Oxford University Press's
Academic Insights for the Thinking World

Creativity in the social sciences

By Peter McDonough


The question of how social scientists choose the topics they write about doesn’t agitate inquiring minds as the puzzle of what drives creative writers and artists does.

Many innovative social scientists take up the same subjects again and again, and their obsessiveness is probably indicative of considerations and compulsions more powerful than increasing ease with a familiar field of inquiry. They are specialists who have fallen in love with their subjects, rather like artists were thought to become impassioned with their models in the days of High Romanticism.

Some topics look trendier, more pressing, and perhaps more fundable on the face of it. This happened during the Vietnam War with revolutions, cast as “agrarian rebellions.” A similarly topical logic stirred up interest in religious movements with the almost wholly unanticipated Iranian revolution and the gradual but no less surprising emergence of religious fundamentalism and its intrusion into politics after the tumultuous sixties. Moreover, embedded in the surprise of such events is an incentive to question the structure of presuppositions that leads observers to overlook impending change in the first place. Challenging conventional wisdom is not a bad way to get the creative juices flowing.

The beautiful and inspiring interior of the Durham Cathedral in England.
The beautiful and inspiring interior of the Durham Cathedral in England.
In the case of religious studies in the social sciences, secularization theory encapsulated this old way of thinking. Boiled down, the idea was that with modernization—urbanization, education, media exposure, and so on—belief in the miraculous would wither away. Reality stridently contradicted this paradigm. However, the claim has started to make a comeback in part because the number of Americans who vouchsafe neither religious affiliation nor belief in God has grown. Admittedly, the depiction of implacable modernization as the advent of sweet reason is something of a straw man, so sophisticated versions of contingent, polymorphic secularization have gained ground.
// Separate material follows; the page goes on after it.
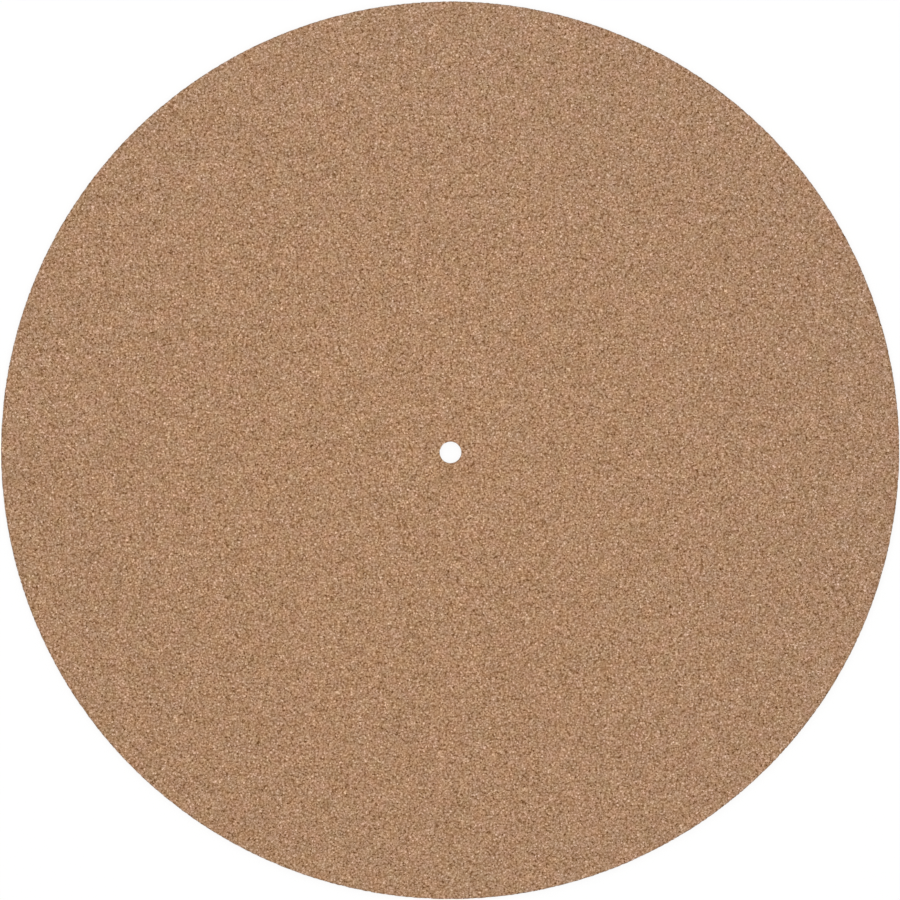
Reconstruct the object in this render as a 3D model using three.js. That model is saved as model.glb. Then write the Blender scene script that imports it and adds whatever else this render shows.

At the same time there is a respectable case to be made for framing totalitarian mobilization and control as fill-ins for the hope and security once provided by traditional religions. The argument makes some sense for Nazi Germany and perhaps Soviet Russia but less so, or in less transparent ways, for revolutionary China. The larger lesson is that single factor explanations of social phenomena are almost always tendentious by their very nature. Grand theory has become suspect. Sweeping narratives, like super-sized sodas, are bad for you.

In the end there are good reasons why no one loses much sleep over why social scientists working in religion fix on certain topics and what makes some such enterprises more creative than others. Both questions have a self-referential, insider-gossip air to them.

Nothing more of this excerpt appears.